Marta Barone analyse moins qu’elle constate. Elle joue aussi de l’autofiction mais évite le piège du narcissisme. Au sein du long monologue intérieur qui est le socle de son roman, elle donne la parole à d’autres et sait se retirer. Ainsi cet écrivain qui a publié sur ces années-là, voici ce qu’il lui dit : « Tu appartiens à un autre monde. Tu as un regard abasourdi, ironique. Aie pitié de ces gens. […] Ils ont été dévorés par l’Histoire. Ne te moque pas trop d’eux, ne fais pas trop de sarcasmes. Aie pitié. »

Or elle n’a aucune ironie. Au contraire, elle est très respectueuse, mais désenchantée. Consciente de la finitude, du passage du temps et des cycles, d’une époque qui en chasse une autre. Elle va même plus loin et c’est l’autre grande force de son récit – outre la prose ouatée sous laquelle elle range la violence des années de plomb – : la dimension mythique qui justifie le titre, Cité engloutie.

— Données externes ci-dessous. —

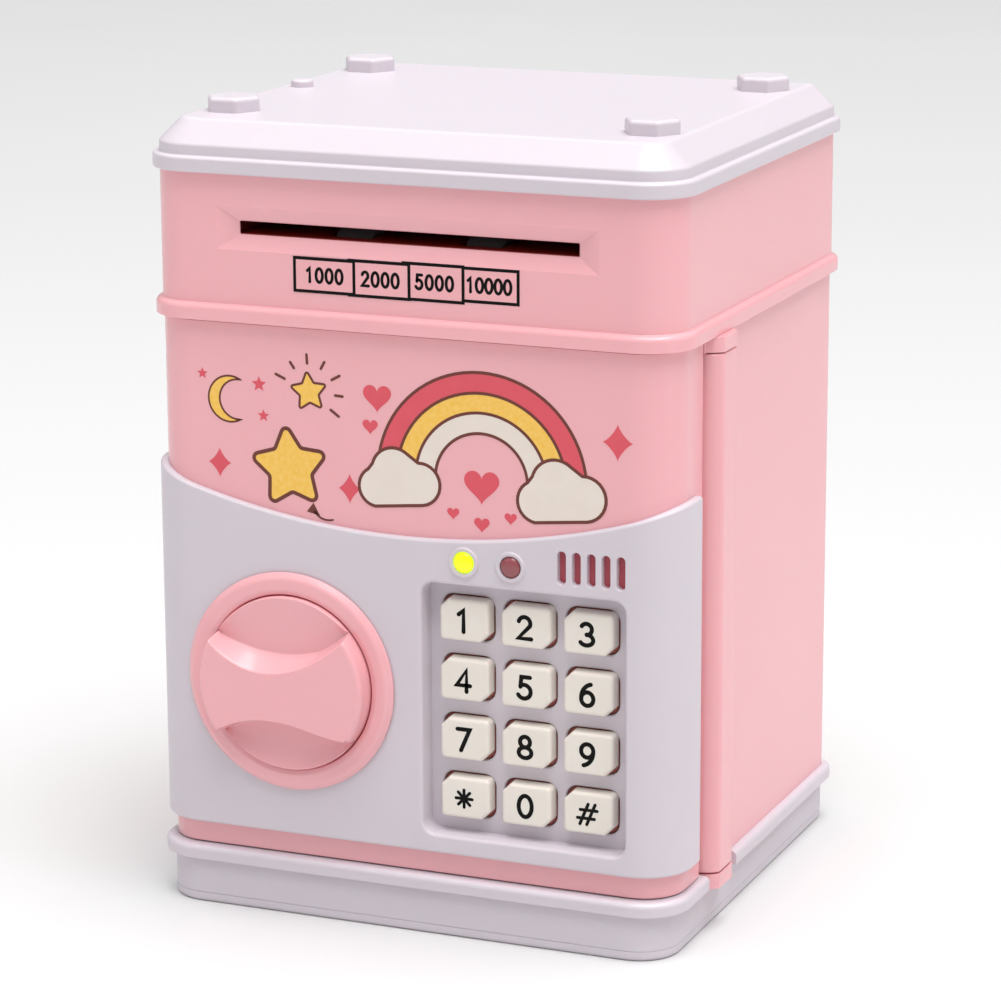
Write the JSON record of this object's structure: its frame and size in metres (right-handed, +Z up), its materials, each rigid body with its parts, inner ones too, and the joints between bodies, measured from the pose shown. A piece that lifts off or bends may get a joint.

En effet, quelle ne fut pas notre stupeur en découvrant dans ce roman un fil allégorique qui l’illumine par intermittence. Marta Barone évoque plusieurs fois la légende d’une cité russe appelée Kitej, sise au Nord de la Volga, qui échappa à une invasion des Tatars en s’immergeant sous l’eau d’un lac. La cité fut engloutie, dit la légende, mais ses habitants vivraient encore. L’auteure y voit l’image de la vie de son père et celle de son époque, elle y voit aussi l’image de sa vie à elle, imprimée par celle de la génération précédente. Un lundi de Pâques de l’année 2022, nous y avons vu une coïncidence folle avec l’actualité tragique qui domine : un pays nommé Ukraine luttant pour survivre contre l’envahisseur de l’Est, une nation que l’on rêverait de voir glisser délibérément sous un lac géant pour sauver sa peau, ses hommes, ses femmes et ses enfants.

Folie, n’est-ce pas ? Plus folle encore que celle de ces jeunes idéalistes qui rêvaient de transformer l’Italie en un grand jardin fleuri. Ils n’avaient pas complètement tort, pourtant, ils avaient du cœur, de la générosité, et l’internationalisme de certains d’entre eux était plus porteur d’espoir que notre mondialisation grise comme la finance.

Marta Barone, Cité engloutie, traduit de l’italien par Nathalie Bauer, éditions Grasset, mars 2022, 384 pages.